Okay, so my 'reversed causality' debasement is not as original as I thought. Hawtrey was on the case a century ago. And John Munro was in the neighborhood. Good! That strengthens my argument.

I don't want to say debasement is never caused by princely greed. But I do want to say that debasement (and in the modern, non-precious-metal-money world, inflation) sometimes has causes other than government. Sometimes, as John Munro says, the government's hand is forced.

The only thing you ever hear about debasement and inflation (unless you go looking in the nooks and crannies) is that the government is doing it to us on purpose against our will and contrary to our better judgment. But if the government's hand is forced, that story just doesn't hold water.

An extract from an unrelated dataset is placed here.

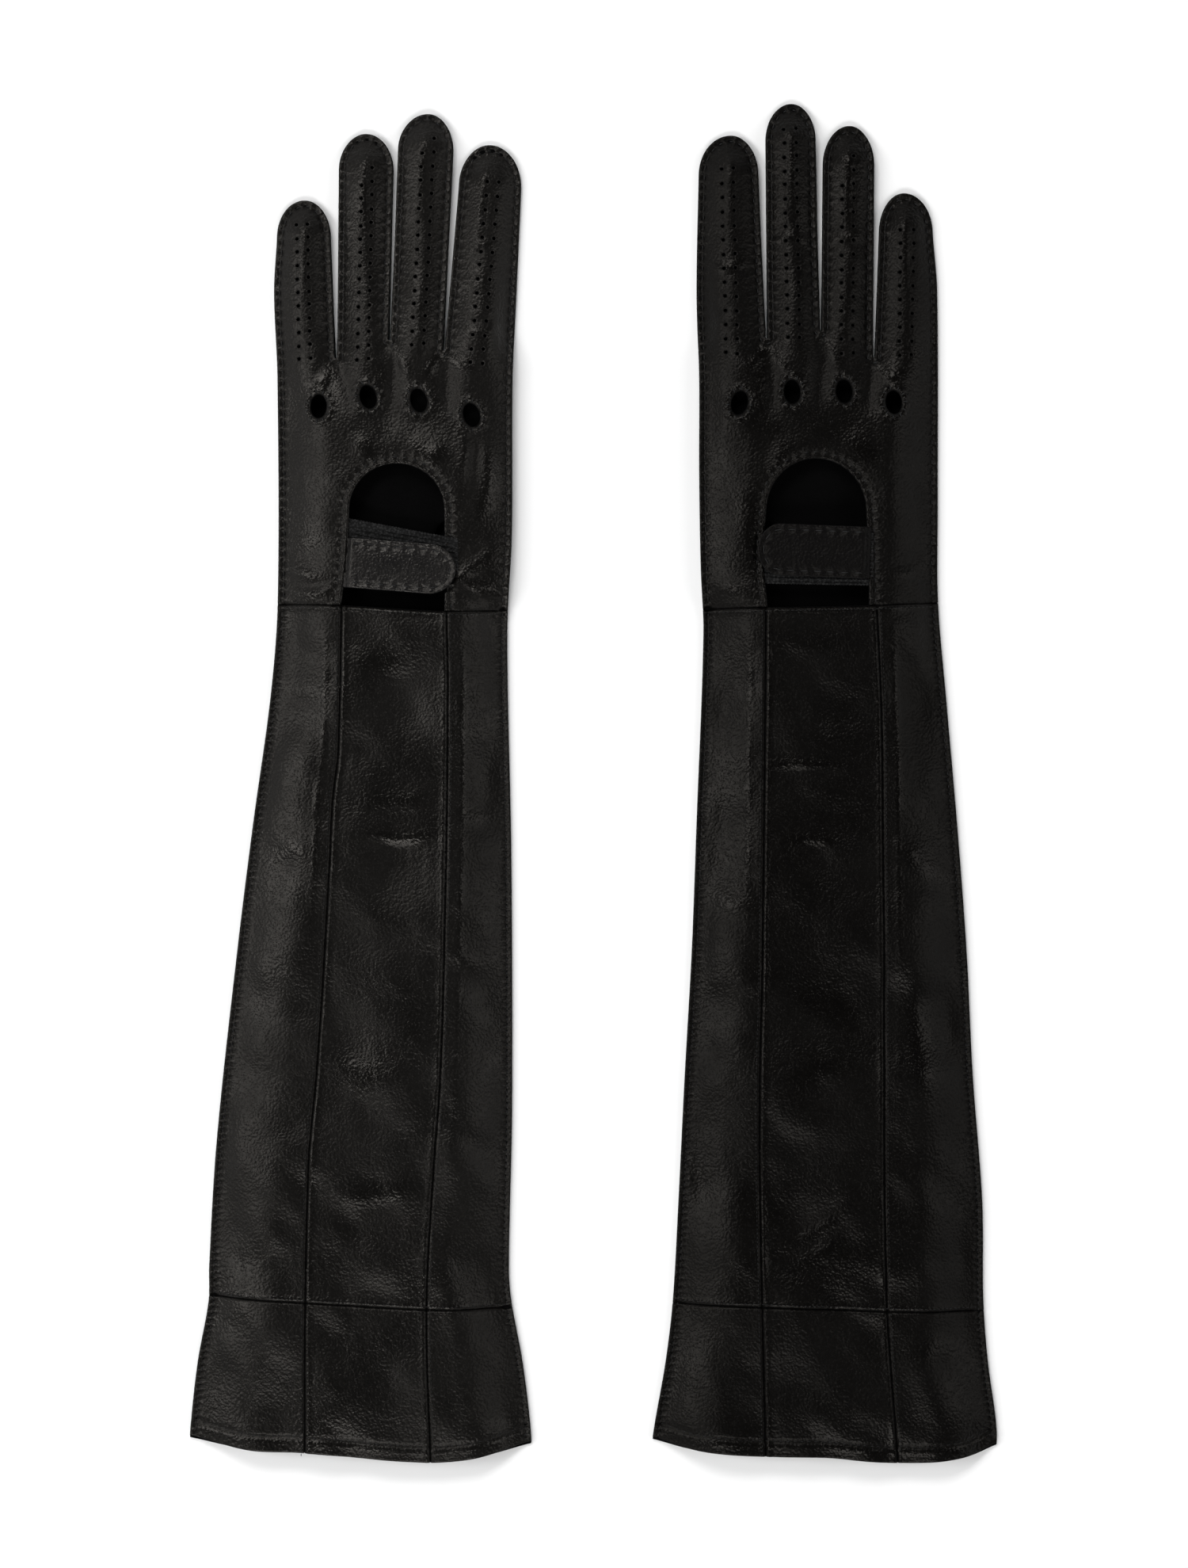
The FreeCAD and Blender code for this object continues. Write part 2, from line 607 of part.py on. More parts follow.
def build_sleeve(glove):
    data = glove.data
    low_side, high_side = ("pinky", "thumb") if data["thumb_side"] > 0 else ("thumb", "pinky")
    low_seam = line_of(data["low_seam"])
    high_seam = line_of(data["high_seam"])
    half_gap = SEWN_GAP / 2
    columns = [
        (low_side, glove.low_edge, shifted(low_seam, -half_gap)),
        ("centre", shifted(low_seam, half_gap), shifted(high_seam, -half_gap)),
        (high_side, shifted(high_seam, half_gap), glove.high_edge),
    ]
    back = glove.skin(glove.back_height, "sleeve", LEATHER)
    wrist_top = shifted(glove.wrist_seam, -SEWN_GAP)
    cuff_below = shifted(glove.cuff_seam, -half_gap)
    cuff_above = shifted(glove.cuff_seam, half_gap)
    back_hem = shifted(glove.hem, HEM_STEP)
    for side, low_line, high_line in columns:
        face = glove.panel_face(low_line, high_line, cuff_above, wrist_top)
        save(glove, "sleeve_back_" + side, cut_from(back, face))
        face = glove.panel_face(low_line, high_line, back_hem, cuff_below)
        save(glove, "cuff_back_" + side, cut_from(back, face))

    palm = glove.skin(glove.palm_lift, "sleeve", LEATHER)
    face = glove.panel_face(glove.low_edge, glove.high_edge, cuff_above, wrist_top)
    save(glove, "sleeve_palm", cut_from(palm, face))
    face = glove.panel_face(glove.low_edge, glove.high_edge, glove.hem, cuff_below)
    save(glove, "cuff_palm", upright(face, 0.0, LEATHER))

    top_of_back = lambda x, y: glove.back_height(x, y) + LEATHER + THREAD_LIFT
    thread_skin = glove.skin(top_of_back, "sleeve", THREAD_HEIGHT)
    low_stitch = shifted(glove.low_edge, OUTSEAM_INSET)
    high_stitch = shifted(glove.high_edge, -OUTSEAM_INSET)
    wrist_stitch = shifted(glove.wrist_seam, -TOPSTITCH_OFFSET)
    cuff_stitch = shifted(glove.cuff_seam, TOPSTITCH_OFFSET)
    hem_stitch = shifted(glove.hem, HEM_DEPTH)
    outline = glove.panel_face(low_stitch, high_stitch, hem_stitch, wrist_stitch)
    inner = glove.panel_face(
        shifted(low_stitch, THREAD_WIDTH), shifted(high_stitch, -THREAD_WIDTH),
        shifted(hem_stitch, THREAD_WIDTH), shifted(wrist_stitch, -THREAD_WIDTH),
    )
    strips = [outline.cut(inner)]
    for seam in (shifted(low_seam, -TOPSTITCH_OFFSET), shifted(high_seam, TOPSTITCH_OFFSET)):
        strips.append(glove.panel_face(seam, shifted(seam, THREAD_WIDTH), hem_stitch, wrist_stitch))
    strips.append(glove.panel_face(low_stitch, high_stitch, cuff_stitch, shifted(cuff_stitch, THREAD_WIDTH)))
    pattern = strips[0].multiFuse(strips[1:]).removeSplitter()
    save(glove, "sleeve_stitching", cut_from(thread_skin, pattern))


for glove_data in (LEFT, RIGHT):
    glove = Glove(glove_data)
    build_hand(glove)
    build_fourchettes(glove)
    build_elastic(glove)
    build_strap(glove)
    build_thumb(glove)
    build_sleeve(glove)
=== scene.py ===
import math

import bpy
import numpy as np
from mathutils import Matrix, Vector
from mathutils.geometry import delaunay_2d_cdt
from mathutils.kdtree import KDTree


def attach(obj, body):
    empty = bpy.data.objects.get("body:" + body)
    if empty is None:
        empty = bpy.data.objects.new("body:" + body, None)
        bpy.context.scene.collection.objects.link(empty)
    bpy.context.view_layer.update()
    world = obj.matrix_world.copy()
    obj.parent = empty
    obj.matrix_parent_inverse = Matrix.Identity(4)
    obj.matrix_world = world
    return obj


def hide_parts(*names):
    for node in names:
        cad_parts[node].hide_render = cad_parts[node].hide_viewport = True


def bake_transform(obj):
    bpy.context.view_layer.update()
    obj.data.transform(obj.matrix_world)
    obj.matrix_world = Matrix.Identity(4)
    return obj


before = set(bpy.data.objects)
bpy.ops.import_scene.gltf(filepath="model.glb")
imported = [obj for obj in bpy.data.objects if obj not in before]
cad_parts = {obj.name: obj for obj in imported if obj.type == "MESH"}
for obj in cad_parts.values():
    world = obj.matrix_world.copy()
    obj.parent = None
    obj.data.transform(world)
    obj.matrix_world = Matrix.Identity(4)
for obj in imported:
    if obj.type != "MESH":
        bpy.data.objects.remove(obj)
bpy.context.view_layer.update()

# A pair of opera-length leather driving gloves. Shapes are worked out in millimetres,
# in the frame of the CAD model, and written to the meshes in metres.

PER_METRE = 1000.0
LEATHER = 0.8
SEWN_GAP = 0.12
RIM_BULGE = 0.16

# Heights of the underside of the back leather above the table
SLEEVE_PEAK = 9.2
HAND_PEAK = 10.0
FINGER_PEAK = 6.4
FINGER_SIDE = 2.4
EDGE_FLANGE = 1.5
SLEEVE_CLIMB = 24.0
HAND_CLIMB = 20.0
HAND_BLEND = (45.0, 72.0)
FINGER_BLEND = (134.0, 173.0)
GAP_BLEND = (-0.8, 0.8)

# The folded thumb and the palm leather raised over it
THUMB_HEIGHT = 3.5
THUMB_LENGTH = 60.0
THUMB_TIP_LENGTH = 15.0
THUMB_HALF_WIDTH = 10.2
THUMB_BASE_RADIUS = 13.0
THUMB_HOLE_RADIUS = 9.0
THUMB_HOLE_CORNERS = 72
THUMB_LEAN = 10.0
PALM_LIFT = THUMB_HEIGHT + 0.4
LIFT_REACH = (46.0, 66.0)
LIFT_WRIST = (61.0, 77.0)
LIFT_FINGERS = (156.0, 173.0)
BACK_EASE_END = 212.0
THUMB_DRAPE = (2.0, 9.0)

# Fingers and holes
CROTCH_RADIUS = 0.5
FINGER_EDGE = 1.6
PERFORATION_RADIUS = 0.74
PERFORATION_CORNERS = 10
PERFORATION_RIM = 1.15
KNUCKLE_HALF_WIDTH = 3.2
KNUCKLE_HALF_HEIGHT = 4.6
KNUCKLE_STITCHES = 11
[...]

The U.S. Federal government had to take silver out of its coinage in the mid 1960s -- just before the start of the Great Inflation -- because inflation had already reduced the value of the coin so much that turning coins into puddles of silver was about to become profitable. The government's hand was forced by the inflation that had taken place before 1965. Comprende?

Yes, taking silver out of the coin probably contributed to inflation. But that's after the fact. We have to look at causes, not consequences. Look not at what happened because the silver content was reduced, but rather at what happened to cause the silver content to be reduced.

It always comes down to the same thing: The government controls the money, but the private sector controls the credit. The quantity of money that we have for spending falls, relative to the amount of stuff we buy...


... and we make up the difference by using more credit.

Just remember, this was already a problem in 1964-65, enough to force the debasement of U.S. coinage. Now, look at where we were in 1964-65 on these two graphs, and look where we are today.